In the week ended May 8, money managers had a net-short holding of 146,658 futures and options, Commodity Futures Trading Commission data showed Friday. The figure measures the difference between bets on a price decline and wagers on a rise. Total short positions are within 3 percent of a record reached on May 1.
Raw for July delivery was unchanged at 11.22 cents a pound at 12:02 p.m. on ICE Futures U.S. in New York. The price reached 10.93 cents in April, the lowest since September 2015.
It’s possible for prices to reach the “single digits,” Claudiu Covrig, a Switzerland-based analyst for Platts Kingsman, said in an interview on the sidelines of a Sugar Week event. A decline to those levels will depend on the South American weather outlook and the pace of India’s exports, he said.

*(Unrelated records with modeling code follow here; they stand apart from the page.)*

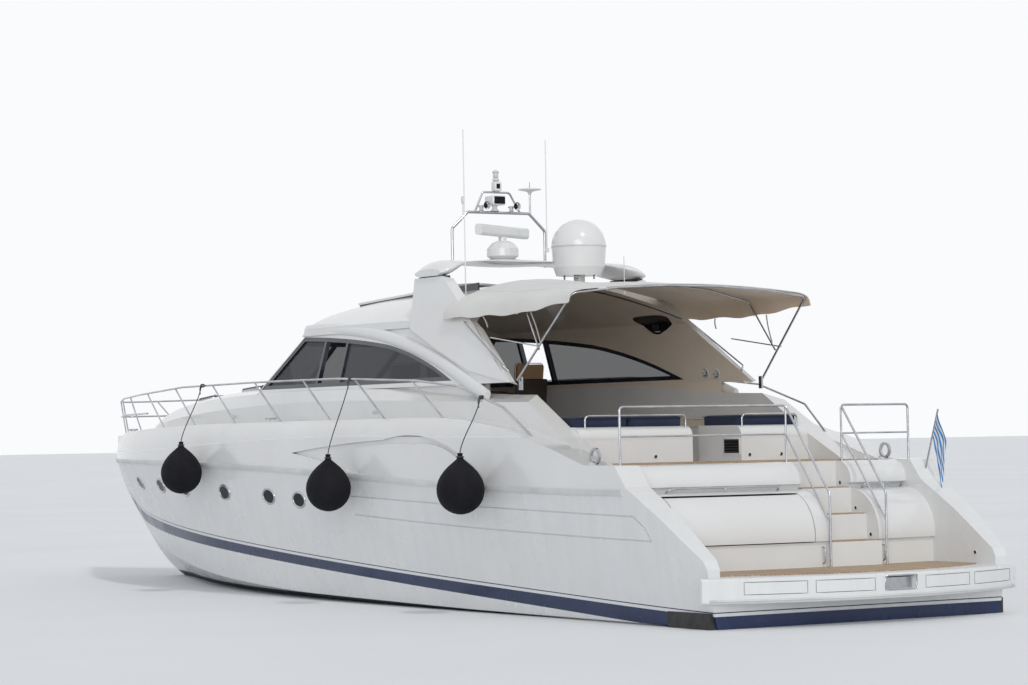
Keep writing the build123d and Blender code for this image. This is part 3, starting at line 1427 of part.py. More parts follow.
# Mooring rings at the quarters and cleats along the deck
ring_x = 2750
ring_y = 2160
ring_radius = 70
with BuildPart() as mooring_fittings:
    for s in (1, -1):
        with BuildSketch(Plane(origin=(ring_x, s * ring_y + 15, deck_z + 110), x_dir=(1, 0, 0), z_dir=(0, -1, 0))):
            Circle(ring_radius + 28)
            Circle(ring_radius, mode=Mode.SUBTRACT)
        extrude(amount=30)
        with Locations((ring_x, s * ring_y, deck_z + 2)):
            Box(160, 60, 32)
    for x in (0.868 * length, 10700):
        for s in (1, -1):
            y = s * (between(x, 6) - 130)
            z = between(x, 7)
            for step in (-60, 60):
                add(rod((x + step, y, z - 40), (x + step, y, z + 50), 14))
            add(rod((x - 160, y, z + 55), (x + 160, y, z + 55), 14))
    add(deck.part, mode=Mode.SUBTRACT)
mooring_fittings.part.label = "mooring_fittings"
export_step(mooring_fittings.part, "parts/mooring_fittings.step")

# Sliding roof panel with its rails
panel_aft_x = 8700
panel_fwd_x = 10700
panel_half = 745
panel_slope = 0.0475
panel_front_z = 4135
panel_thickness = 28
panel_crown = 95
panel_travel = 1200
runner_y = panel_half - 30
runner_half = 12
rail_top_z = panel_front_z - panel_crown * ((runner_y + runner_half) / panel_half) ** 2 - cushion_gap
with BuildPart() as roof_rails:
    for s in (1, -1):
        with BuildSketch(Plane.XZ.offset(-s * runner_y - runner_half)):
            with BuildLine():
                aft = panel_aft_x - panel_travel + 40
                Polyline((panel_fwd_x - 10, 3900), (panel_fwd_x - 10, rail_top_z),
                         (aft, rail_top_z + panel_slope * (panel_fwd_x - aft)), (aft, 3900),
                         close=True)
            make_face()
        extrude(amount=2 * runner_half)
    add(roof_form(0, 0), mode=Mode.SUBTRACT)
roof_rails.part.label = "roof_rails"
export_step(roof_rails.part, "parts/roof_rails.step")

with BuildPart() as roof_panel:
    with BuildSketch(Plane.YZ.offset(panel_fwd_x)):
        with BuildLine():
            ThreePointArc((panel_half, panel_front_z - panel_crown), (0, panel_front_z),
                          (-panel_half, panel_front_z - panel_crown))
            ThreePointArc((panel_half, panel_front_z - panel_crown + panel_thickness),
                          (0, panel_front_z + panel_thickness),
                          (-panel_half, panel_front_z - panel_crown + panel_thickness))
            Line((panel_half, panel_front_z - panel_crown),
                 (panel_half, panel_front_z - panel_crown + panel_thickness))
            Line((-panel_half, panel_front_z - panel_crown),
                 (-panel_half, panel_front_z - panel_crown + panel_thickness))
        make_face()
    extrude(amount=hypot(1, panel_slope) * (panel_fwd_x - panel_aft_x), dir=(-1, 0, panel_slope))
roof_panel.part.label = "roof_panel"
export_step(roof_panel.part, "parts/roof_panel.step")

# Ensign
with BuildPart() as ensign:
    with BuildSketch(Plane.XZ.offset(2185)):
        with BuildLine():
            Polyline((1799, 2370), (1700, 2200), (1640, 1700), (1760, 1640), (1926, 1960), close=True)
        make_face()
    extrude(amount=24)
    add(rod(staff_foot, staff_head, staff_radius + 0.4), mode=Mode.SUBTRACT)
ensign.part.label = "ensign"
export_step(ensign.part, "parts/ensign.step")
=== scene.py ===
from math import cos, hypot, pi, radians, sin, sqrt

import bpy
from mathutils import Euler, Matrix, Vector
from mathutils.bvhtree import BVHTree


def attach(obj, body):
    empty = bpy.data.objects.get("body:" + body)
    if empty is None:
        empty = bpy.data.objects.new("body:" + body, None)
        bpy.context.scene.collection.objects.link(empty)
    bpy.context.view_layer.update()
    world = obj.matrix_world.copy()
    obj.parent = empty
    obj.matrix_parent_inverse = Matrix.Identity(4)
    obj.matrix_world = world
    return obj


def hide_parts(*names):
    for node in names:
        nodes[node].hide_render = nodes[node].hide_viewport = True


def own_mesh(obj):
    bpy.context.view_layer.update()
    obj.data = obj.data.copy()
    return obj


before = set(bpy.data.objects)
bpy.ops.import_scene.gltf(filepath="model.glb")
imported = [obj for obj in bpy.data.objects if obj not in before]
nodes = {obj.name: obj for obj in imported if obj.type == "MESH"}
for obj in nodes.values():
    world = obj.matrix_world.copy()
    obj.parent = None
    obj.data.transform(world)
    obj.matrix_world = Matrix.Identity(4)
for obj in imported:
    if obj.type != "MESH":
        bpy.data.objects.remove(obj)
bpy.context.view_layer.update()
scene = bpy.context.scene
forward, to_port, upward = Matrix.Identity(3)
both_sides = ((1, "port"), (-1, "stbd"))


def add_object(name, data):
    """Object in the scene that shows the data."""
    obj = bpy.data.objects.new(name, data)
    scene.collection.objects.link(obj)
    return obj


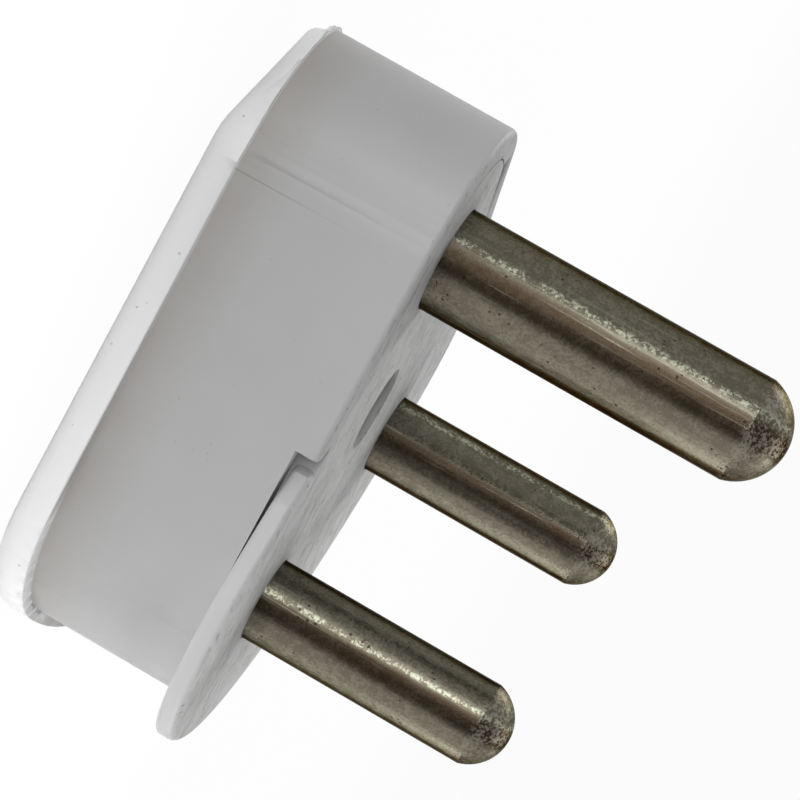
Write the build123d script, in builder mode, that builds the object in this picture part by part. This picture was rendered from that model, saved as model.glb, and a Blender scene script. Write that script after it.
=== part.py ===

After drought hurt Brazilian cane in March and April, crops will get some rain relief in mid-May, said Graziella Goncalves, a meteorologist at Somar Meteorologia in Sao Paulo. While the damage that’s been done is irreversible, the coming showers can help to limit further losses, according to Antonio de Padua Rodrigues, technical director at industry group Unica. The country is the world’s top sugar producer and exporter.
Last Hope for Bulls
As supplies boom, one thing that could turn the price outlook would be a return to drought in Brazil. An extension of the recent dryness would be a “game changer,” Rodrigo Ostanello, the Sao Paulo-based country manager for Brazil at ED&F Man Brasil SA, said in an interview on the sidelines of Sugar Week.
In the meantime, while the dryness has hurt yields, it’s also added to immediate supplies because it’s been ideal weather for harvesting. In the second half of April, sugar output from Brazil’s Center-South region jumped 35 percent from last year, Unica data show.
“It doesn’t matter how big or small the surplus is -- a surplus is a surplus, and that is never bullish for prices,” ISO’s Orive said near the end of the May 9 meeting he led. The group will probably will raise its estimate on global supply overhang soon because India’s crop is shaping up to be bigger than forecast, he said.